According to Neily, rights fall into two categories: fundamental and non-fundamental. Fundamental rights include the right to free speech and the right to vote. When government violates these rights, the victim can usually rely upon the courts to treat his claims seriously. In the case of non-fundamental rights, however—such as the right to earn a living or keep your property—judges frequently act as advocates for the government, seeking only to determine whether a law, regardless of its merits, relates to a legitimate government interest. Judges often rule that the law in question is constitutional and the government’s actions justified.

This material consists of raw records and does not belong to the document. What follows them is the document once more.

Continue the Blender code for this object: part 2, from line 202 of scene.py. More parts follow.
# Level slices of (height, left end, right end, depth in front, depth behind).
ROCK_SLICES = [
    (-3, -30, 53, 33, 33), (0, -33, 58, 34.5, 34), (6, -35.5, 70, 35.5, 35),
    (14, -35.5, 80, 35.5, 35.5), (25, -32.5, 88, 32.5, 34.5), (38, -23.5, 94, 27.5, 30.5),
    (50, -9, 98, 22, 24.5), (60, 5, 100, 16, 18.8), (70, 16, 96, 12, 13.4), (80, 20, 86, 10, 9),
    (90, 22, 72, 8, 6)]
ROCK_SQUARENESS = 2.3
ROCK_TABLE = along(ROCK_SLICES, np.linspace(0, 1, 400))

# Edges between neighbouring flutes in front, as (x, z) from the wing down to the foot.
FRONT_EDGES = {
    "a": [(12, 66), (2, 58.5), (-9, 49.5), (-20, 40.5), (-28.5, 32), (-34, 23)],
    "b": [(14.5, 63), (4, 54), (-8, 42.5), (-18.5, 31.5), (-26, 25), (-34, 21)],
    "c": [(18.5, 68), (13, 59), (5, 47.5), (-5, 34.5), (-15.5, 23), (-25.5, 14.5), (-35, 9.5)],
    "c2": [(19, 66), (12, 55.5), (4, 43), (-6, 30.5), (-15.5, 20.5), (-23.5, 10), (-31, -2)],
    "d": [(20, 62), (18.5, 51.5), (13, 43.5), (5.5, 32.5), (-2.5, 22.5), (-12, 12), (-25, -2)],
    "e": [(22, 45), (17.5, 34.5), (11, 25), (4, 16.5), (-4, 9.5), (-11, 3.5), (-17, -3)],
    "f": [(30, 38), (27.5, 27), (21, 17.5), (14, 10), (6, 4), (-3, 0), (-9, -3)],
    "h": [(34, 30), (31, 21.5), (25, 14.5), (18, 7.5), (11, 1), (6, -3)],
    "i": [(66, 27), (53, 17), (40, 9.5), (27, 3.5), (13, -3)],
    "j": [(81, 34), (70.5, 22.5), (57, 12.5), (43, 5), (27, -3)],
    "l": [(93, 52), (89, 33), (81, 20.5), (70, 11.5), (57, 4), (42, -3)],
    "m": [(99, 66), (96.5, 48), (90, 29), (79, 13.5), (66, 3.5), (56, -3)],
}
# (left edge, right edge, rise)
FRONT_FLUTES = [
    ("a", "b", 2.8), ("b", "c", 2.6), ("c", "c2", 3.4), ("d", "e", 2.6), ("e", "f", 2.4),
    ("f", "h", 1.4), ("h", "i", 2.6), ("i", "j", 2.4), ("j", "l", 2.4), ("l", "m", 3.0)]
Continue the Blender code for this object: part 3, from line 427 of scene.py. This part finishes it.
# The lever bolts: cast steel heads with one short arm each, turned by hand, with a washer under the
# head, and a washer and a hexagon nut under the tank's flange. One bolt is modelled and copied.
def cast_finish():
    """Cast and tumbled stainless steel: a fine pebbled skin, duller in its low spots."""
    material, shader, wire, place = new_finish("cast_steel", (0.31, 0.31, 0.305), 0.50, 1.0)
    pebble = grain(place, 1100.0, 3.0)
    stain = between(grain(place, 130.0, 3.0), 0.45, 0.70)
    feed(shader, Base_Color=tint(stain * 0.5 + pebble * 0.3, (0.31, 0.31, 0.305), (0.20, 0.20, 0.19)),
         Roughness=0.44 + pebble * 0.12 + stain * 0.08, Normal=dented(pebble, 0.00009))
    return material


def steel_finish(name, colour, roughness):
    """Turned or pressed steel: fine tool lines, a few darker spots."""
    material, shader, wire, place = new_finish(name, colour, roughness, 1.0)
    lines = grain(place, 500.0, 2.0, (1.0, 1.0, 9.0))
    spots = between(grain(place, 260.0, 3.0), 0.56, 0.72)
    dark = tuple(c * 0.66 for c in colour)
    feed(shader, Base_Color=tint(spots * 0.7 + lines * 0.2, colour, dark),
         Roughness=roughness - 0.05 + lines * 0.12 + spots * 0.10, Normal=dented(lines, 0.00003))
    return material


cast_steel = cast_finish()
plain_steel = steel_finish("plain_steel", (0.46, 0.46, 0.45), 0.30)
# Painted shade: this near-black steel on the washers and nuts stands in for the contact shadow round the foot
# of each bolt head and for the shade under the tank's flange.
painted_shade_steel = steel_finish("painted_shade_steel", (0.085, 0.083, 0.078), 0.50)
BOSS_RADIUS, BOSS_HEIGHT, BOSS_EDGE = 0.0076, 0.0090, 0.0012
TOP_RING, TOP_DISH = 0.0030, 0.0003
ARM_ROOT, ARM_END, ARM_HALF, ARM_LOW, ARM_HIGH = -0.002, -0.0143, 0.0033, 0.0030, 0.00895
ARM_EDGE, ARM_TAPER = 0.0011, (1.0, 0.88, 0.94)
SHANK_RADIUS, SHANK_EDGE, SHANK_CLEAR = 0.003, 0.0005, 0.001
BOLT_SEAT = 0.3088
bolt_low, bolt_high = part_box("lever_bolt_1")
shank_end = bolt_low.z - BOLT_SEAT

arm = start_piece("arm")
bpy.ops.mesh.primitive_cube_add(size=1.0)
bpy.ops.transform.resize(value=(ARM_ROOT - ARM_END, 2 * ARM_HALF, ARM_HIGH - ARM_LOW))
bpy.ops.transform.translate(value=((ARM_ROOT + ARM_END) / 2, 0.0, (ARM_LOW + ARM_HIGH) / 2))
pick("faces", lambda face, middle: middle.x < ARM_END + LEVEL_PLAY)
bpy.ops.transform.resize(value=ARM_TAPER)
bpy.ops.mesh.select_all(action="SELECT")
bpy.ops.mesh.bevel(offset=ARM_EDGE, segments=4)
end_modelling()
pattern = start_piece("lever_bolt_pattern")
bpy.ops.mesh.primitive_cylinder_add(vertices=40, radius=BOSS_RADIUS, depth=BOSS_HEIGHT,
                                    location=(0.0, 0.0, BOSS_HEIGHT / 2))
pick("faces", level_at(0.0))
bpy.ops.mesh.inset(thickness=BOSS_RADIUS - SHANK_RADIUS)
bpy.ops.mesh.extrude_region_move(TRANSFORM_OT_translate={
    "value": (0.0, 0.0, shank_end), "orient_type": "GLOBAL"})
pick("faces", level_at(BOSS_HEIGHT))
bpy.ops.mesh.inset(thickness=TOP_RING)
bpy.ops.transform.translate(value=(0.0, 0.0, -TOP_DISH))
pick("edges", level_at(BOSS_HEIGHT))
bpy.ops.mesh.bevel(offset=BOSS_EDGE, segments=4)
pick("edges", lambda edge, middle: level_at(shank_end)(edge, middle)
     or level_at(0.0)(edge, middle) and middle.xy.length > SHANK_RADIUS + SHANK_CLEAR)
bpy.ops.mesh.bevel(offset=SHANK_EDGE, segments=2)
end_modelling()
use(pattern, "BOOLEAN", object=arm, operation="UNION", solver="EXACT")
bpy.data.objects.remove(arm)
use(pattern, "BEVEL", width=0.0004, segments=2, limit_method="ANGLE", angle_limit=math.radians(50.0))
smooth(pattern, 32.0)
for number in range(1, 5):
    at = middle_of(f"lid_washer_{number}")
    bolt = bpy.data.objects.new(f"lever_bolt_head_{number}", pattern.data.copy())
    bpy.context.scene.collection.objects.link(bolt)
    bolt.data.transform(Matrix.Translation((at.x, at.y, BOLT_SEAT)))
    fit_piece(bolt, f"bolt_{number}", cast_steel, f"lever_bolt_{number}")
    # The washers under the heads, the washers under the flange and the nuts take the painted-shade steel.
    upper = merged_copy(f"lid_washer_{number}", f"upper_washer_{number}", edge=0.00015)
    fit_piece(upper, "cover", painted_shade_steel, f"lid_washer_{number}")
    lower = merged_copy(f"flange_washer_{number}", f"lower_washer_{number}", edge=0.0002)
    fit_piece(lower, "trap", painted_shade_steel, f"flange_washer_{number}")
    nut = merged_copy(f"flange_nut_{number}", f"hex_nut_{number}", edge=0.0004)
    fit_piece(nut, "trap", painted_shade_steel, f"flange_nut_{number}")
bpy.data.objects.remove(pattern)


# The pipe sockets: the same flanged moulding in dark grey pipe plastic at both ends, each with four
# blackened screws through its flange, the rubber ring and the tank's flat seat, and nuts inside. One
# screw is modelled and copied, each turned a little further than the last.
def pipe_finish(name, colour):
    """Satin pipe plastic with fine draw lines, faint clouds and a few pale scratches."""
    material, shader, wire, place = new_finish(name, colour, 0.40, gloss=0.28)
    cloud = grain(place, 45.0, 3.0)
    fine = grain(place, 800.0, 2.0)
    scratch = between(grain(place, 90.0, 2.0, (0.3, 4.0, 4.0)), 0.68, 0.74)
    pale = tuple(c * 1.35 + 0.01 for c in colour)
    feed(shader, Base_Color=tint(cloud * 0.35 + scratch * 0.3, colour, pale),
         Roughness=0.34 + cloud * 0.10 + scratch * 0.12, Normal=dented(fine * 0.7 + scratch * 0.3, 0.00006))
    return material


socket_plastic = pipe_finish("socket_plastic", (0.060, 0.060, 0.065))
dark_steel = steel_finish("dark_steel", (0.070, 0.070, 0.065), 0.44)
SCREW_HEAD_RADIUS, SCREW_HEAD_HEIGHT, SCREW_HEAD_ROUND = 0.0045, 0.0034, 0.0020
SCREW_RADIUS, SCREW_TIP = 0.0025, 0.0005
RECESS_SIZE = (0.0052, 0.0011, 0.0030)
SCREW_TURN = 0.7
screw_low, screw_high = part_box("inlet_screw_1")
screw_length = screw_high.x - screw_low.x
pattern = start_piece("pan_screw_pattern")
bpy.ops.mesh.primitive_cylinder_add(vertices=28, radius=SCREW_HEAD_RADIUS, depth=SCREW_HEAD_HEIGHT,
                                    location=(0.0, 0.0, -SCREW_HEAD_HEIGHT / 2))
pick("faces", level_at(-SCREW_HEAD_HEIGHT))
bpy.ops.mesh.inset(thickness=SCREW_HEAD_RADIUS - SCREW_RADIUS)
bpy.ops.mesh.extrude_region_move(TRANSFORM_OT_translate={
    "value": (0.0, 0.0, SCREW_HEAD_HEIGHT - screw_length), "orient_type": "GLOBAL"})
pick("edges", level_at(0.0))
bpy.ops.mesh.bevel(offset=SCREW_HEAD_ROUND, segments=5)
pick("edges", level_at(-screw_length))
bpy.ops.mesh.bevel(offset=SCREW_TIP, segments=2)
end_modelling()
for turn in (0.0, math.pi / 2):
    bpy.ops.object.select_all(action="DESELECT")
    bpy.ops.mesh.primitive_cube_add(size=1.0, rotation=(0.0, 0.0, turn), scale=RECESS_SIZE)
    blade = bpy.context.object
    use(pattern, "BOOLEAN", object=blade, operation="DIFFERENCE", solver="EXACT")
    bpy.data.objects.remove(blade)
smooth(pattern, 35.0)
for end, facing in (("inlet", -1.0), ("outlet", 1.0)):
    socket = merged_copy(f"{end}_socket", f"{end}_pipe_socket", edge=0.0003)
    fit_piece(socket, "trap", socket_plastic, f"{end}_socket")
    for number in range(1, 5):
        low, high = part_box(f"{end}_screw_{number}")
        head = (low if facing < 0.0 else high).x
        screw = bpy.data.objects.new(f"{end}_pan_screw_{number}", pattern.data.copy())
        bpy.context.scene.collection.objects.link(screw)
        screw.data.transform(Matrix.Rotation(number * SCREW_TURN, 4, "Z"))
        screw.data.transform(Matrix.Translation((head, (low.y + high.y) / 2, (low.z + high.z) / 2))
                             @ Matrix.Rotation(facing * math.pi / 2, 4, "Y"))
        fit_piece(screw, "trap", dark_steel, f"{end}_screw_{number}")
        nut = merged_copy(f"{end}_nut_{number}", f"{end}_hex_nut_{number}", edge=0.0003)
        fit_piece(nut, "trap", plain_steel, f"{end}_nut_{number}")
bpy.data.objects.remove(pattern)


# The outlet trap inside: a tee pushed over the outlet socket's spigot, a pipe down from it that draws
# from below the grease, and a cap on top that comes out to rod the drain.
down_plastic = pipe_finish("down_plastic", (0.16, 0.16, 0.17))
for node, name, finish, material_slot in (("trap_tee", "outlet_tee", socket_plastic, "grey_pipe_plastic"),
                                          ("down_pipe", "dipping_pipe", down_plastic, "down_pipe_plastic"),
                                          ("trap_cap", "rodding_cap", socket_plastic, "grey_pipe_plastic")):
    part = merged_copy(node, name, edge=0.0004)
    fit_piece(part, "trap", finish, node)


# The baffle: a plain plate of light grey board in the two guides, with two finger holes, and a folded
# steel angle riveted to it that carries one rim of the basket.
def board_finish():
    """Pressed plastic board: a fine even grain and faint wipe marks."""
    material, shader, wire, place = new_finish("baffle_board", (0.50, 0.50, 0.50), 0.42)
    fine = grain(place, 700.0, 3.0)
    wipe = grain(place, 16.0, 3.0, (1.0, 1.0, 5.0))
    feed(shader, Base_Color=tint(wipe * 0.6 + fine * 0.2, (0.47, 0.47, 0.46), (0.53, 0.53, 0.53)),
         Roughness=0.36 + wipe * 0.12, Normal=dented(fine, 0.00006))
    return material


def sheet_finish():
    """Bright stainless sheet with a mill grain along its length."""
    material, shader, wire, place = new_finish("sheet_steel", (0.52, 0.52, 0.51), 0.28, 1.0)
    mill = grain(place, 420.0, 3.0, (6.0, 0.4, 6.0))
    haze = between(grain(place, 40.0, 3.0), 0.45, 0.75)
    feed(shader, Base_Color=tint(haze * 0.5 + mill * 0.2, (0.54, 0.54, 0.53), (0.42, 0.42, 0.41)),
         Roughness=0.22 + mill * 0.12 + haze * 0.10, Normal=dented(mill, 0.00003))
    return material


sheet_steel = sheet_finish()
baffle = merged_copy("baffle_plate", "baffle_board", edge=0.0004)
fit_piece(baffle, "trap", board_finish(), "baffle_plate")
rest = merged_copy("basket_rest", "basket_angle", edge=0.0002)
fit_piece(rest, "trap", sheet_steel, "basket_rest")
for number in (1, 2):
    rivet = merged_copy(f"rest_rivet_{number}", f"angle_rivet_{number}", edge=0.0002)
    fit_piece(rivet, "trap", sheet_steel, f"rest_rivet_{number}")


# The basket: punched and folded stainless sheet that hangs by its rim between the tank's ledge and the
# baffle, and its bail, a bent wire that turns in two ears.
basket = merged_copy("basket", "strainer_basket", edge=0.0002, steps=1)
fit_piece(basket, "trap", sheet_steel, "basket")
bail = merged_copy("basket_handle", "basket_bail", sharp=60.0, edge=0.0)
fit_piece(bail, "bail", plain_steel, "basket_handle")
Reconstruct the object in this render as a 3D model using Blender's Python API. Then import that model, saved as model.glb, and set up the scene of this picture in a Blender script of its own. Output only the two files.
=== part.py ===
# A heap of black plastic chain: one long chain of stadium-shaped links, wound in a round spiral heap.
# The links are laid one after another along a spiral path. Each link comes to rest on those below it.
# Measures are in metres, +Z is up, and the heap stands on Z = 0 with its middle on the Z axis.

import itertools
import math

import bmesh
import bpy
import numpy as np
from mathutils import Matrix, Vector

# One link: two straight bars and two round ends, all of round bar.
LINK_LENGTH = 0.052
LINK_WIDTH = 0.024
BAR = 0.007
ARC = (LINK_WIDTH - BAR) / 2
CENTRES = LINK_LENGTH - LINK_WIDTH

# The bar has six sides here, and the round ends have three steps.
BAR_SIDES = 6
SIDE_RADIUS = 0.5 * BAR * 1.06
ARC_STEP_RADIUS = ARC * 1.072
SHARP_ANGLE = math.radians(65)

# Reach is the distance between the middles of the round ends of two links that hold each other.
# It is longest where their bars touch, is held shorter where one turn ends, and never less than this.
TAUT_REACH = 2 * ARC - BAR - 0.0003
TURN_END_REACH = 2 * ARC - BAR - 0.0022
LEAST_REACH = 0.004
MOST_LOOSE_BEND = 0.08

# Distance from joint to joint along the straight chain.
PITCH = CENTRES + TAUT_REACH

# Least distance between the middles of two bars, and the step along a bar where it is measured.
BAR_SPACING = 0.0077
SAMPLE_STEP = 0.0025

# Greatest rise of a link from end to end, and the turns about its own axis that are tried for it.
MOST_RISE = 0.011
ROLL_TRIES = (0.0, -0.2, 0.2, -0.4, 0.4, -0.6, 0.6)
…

Neily imagines a hypothetical law making it illegal to advertise coconut water because it presents a danger to the public. In such a case, a judge would require the government to prove that coconut water was truly dangerous, because the law in question abridges freedom of speech, a fundamental right that enjoys meaningful judicial protection. If, however, the law barred not the advertising but the sale of coconut water, a judge applying this so-called “rational-basis” test would place the burden of proving that coconut water was safe on those challenging the government’s ban, because the law abridges commercial activity—a non-fundamental right.

At the core of these distinctions is a truth that courts increasingly overlook: namely, that Americans enjoy more rights than those the Constitution enumerates. Many Framers opposed the Bill of Rights precisely because they didn’t want the American people to think that they had only these spelled-out rights and no others. To quell their unease, James Madison proposed the principle made clear in the Ninth and Fourteenth amendments: that enumerated and unenumerated rights are to be protected equally. Over time, courts have forgotten this.

Neily calls for an “engaged,” as opposed to activist, judiciary. Engaged judges exercise their constitutional duties, while active judges hold policy preferences in higher esteem than the Constitution. An engaged judiciary protects minorities from the majority and enables prosperity. A healthy American civic culture and a dynamic economy both rely on individuals willing to break from the majority and blaze new paths. Neily’s call to rein in the executive and legislative branches of government is a timely one. Only a judicial branch that reengages with its constitutional responsibility can realize such a goal.